## PROVIDED DATA
□ □ □

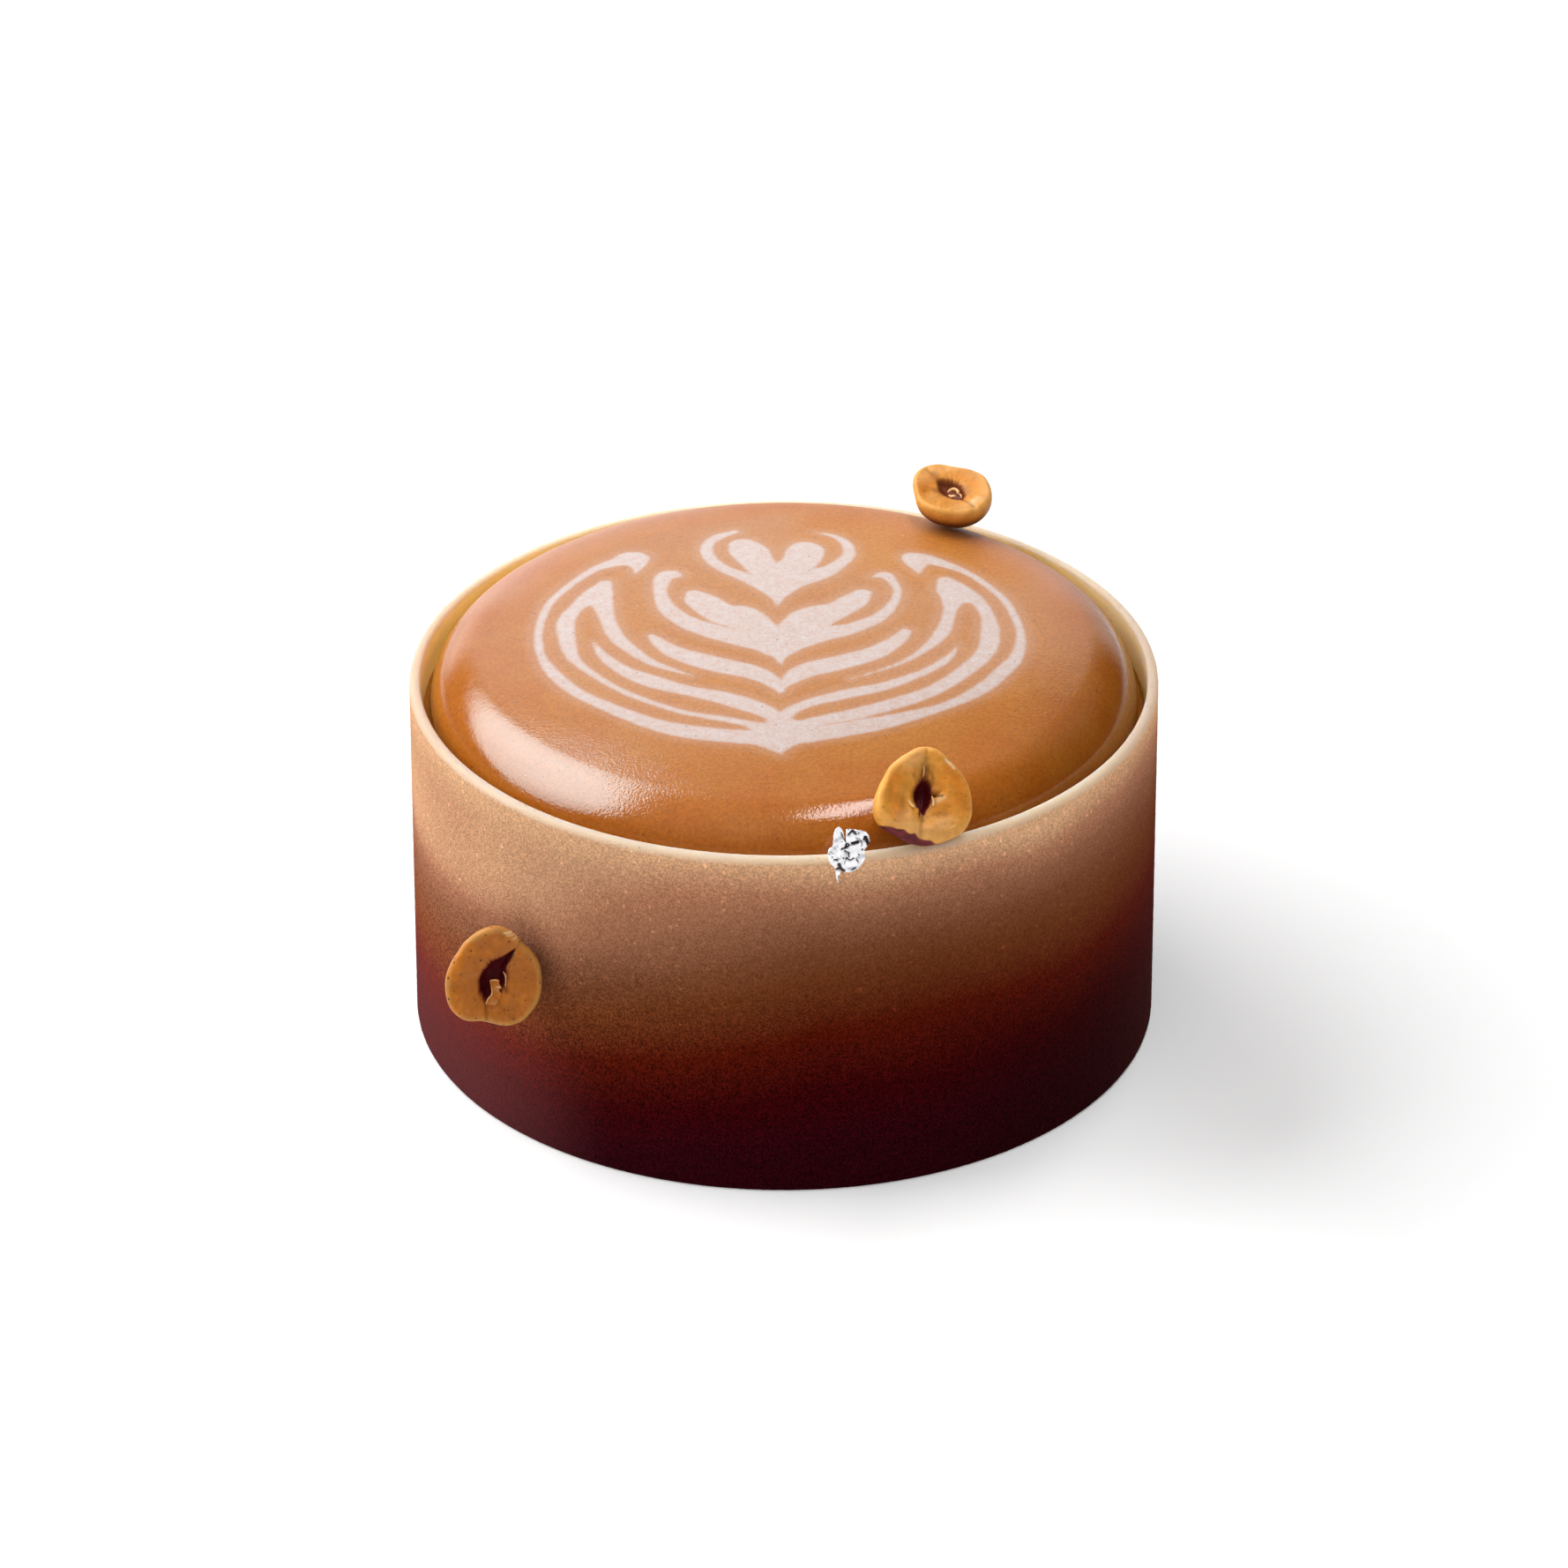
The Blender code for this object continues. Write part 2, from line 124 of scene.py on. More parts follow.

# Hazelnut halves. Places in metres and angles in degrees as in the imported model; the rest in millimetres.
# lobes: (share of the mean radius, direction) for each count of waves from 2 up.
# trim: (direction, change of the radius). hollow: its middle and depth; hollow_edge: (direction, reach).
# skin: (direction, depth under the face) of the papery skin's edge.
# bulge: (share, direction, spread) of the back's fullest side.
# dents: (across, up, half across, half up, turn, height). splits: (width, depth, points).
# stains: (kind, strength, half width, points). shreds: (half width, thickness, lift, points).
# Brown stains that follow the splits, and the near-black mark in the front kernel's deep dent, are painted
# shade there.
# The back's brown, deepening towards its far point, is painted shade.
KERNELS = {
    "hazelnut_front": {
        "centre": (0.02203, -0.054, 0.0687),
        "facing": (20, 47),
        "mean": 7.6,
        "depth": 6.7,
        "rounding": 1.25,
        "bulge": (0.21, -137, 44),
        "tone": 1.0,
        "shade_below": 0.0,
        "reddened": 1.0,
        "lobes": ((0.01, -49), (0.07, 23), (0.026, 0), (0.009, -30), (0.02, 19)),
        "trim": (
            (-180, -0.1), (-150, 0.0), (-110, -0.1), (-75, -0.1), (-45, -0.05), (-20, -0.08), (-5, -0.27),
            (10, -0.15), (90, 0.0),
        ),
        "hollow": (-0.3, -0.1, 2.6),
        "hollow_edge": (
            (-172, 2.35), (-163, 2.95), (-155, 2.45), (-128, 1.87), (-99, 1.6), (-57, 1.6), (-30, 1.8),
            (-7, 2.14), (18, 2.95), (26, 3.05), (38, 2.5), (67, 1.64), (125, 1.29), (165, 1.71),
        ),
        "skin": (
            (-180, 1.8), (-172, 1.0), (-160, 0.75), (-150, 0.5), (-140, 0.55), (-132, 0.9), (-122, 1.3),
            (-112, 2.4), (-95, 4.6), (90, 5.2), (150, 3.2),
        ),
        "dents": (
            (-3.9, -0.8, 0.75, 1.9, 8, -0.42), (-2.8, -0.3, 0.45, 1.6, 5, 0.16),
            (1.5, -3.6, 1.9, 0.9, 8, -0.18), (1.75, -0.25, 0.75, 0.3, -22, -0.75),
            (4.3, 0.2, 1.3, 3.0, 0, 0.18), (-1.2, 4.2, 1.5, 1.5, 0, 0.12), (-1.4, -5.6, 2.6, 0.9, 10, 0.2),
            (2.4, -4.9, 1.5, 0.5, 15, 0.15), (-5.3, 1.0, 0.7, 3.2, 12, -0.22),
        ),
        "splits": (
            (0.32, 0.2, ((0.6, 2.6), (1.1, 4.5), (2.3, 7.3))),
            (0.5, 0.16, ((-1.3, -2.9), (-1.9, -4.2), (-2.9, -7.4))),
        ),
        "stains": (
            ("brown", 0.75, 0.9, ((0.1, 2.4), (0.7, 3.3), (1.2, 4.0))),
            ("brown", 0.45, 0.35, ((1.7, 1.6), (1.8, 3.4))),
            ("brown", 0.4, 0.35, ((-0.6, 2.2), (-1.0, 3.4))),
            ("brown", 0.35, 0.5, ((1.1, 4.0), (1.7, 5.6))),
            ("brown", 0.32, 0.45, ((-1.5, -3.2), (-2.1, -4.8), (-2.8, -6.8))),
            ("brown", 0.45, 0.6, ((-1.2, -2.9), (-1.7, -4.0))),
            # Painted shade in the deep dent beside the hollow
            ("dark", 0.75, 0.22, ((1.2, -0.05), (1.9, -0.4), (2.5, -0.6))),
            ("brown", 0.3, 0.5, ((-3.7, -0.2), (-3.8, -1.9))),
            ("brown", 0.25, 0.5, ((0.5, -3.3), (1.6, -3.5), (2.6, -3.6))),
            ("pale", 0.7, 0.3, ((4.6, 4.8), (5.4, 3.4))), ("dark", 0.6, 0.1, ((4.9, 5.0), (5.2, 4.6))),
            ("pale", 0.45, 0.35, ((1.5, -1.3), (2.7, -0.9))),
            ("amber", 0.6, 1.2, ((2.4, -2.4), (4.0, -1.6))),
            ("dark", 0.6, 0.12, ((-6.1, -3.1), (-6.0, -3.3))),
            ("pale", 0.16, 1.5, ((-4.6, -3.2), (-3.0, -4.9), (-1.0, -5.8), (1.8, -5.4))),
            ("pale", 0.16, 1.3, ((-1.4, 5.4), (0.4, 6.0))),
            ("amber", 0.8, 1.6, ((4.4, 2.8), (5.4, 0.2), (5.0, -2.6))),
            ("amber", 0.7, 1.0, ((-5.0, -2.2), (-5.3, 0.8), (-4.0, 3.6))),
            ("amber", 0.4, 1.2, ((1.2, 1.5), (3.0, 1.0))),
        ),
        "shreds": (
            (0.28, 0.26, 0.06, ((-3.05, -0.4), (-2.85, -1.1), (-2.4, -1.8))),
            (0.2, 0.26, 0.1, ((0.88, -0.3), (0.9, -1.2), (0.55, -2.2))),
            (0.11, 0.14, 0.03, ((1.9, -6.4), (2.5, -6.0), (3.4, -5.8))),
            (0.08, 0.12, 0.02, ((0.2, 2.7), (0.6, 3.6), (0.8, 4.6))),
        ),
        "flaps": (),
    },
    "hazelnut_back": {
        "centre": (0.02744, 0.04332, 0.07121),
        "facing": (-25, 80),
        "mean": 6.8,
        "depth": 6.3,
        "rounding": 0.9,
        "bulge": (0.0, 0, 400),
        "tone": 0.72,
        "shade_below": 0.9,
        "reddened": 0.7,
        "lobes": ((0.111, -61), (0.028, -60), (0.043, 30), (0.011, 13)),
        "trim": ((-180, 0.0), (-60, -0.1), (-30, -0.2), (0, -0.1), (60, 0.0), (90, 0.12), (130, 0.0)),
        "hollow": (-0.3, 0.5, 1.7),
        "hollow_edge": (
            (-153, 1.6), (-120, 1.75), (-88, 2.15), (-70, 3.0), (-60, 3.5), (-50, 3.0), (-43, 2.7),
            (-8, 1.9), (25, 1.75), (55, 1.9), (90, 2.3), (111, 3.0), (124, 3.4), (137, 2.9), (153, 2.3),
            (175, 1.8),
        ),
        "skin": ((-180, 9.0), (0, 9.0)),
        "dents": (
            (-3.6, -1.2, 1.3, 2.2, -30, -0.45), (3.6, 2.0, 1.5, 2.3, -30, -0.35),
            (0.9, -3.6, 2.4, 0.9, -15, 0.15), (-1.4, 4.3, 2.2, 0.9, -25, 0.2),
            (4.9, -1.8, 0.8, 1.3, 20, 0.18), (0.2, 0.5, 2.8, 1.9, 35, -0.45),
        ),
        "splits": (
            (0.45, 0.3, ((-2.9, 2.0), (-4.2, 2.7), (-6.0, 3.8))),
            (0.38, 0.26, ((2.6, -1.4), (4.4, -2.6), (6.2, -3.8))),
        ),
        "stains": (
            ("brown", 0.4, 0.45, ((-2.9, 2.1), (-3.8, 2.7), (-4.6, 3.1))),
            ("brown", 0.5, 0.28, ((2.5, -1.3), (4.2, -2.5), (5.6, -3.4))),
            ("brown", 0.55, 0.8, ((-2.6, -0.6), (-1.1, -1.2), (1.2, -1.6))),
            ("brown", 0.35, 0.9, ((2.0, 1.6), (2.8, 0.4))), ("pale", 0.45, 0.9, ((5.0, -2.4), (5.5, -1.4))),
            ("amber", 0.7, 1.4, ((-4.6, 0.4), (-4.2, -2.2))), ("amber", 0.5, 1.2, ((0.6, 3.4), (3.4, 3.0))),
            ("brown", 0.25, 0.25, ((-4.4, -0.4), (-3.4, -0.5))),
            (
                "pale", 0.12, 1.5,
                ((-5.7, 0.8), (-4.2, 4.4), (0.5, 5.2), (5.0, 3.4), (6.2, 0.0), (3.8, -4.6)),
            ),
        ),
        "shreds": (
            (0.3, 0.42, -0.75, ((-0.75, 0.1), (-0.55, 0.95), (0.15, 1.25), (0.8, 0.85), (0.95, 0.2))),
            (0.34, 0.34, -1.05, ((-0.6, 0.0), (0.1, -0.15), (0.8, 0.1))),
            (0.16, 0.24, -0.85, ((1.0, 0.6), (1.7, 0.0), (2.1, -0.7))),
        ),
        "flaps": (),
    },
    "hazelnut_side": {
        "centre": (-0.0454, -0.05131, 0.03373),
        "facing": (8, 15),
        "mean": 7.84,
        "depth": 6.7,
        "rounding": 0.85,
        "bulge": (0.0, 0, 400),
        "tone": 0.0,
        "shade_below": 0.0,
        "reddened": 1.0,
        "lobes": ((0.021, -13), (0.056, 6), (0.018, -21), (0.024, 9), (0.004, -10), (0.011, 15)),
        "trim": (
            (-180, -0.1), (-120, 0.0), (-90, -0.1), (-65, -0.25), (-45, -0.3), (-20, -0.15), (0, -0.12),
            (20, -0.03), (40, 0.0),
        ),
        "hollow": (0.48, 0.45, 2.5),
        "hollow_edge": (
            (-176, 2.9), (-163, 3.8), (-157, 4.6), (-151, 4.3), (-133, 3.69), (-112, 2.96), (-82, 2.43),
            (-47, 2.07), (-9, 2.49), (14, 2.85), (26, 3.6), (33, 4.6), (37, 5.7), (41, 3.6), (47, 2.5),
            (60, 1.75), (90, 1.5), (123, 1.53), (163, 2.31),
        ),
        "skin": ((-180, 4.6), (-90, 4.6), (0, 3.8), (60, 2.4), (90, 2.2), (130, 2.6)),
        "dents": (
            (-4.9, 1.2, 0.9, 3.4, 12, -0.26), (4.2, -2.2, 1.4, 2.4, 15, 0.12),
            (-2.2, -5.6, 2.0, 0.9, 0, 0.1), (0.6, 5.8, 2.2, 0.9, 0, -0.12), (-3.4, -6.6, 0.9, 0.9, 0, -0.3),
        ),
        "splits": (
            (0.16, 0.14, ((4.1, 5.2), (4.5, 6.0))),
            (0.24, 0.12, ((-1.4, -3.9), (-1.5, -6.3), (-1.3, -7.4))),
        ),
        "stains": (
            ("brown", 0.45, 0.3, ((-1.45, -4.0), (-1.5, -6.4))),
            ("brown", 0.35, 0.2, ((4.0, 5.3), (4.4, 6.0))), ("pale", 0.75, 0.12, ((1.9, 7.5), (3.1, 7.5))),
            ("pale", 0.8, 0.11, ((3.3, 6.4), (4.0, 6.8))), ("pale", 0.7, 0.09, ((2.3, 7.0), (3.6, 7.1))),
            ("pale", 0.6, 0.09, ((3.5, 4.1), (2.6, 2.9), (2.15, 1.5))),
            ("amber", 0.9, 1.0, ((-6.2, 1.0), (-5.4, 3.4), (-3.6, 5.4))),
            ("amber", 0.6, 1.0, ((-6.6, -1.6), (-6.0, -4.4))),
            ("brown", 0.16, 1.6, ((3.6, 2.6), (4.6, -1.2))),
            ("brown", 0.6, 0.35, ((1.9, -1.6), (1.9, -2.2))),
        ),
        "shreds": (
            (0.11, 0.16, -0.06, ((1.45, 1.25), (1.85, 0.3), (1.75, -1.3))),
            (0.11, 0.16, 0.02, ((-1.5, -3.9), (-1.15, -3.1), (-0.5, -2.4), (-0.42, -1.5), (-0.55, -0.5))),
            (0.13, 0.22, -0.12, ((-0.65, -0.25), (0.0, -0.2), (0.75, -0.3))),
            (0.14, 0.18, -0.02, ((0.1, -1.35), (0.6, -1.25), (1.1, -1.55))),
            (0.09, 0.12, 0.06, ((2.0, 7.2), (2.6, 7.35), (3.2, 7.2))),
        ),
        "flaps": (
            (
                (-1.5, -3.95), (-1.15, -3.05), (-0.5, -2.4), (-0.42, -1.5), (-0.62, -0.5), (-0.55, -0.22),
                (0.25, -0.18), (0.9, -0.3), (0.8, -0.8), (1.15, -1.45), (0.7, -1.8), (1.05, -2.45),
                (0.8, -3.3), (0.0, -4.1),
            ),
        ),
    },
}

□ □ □

## TASK BRIEF
Your answer should be only a number: how many lines of the data above contain the string "from"?

## ANSWER TO THIS TASK
2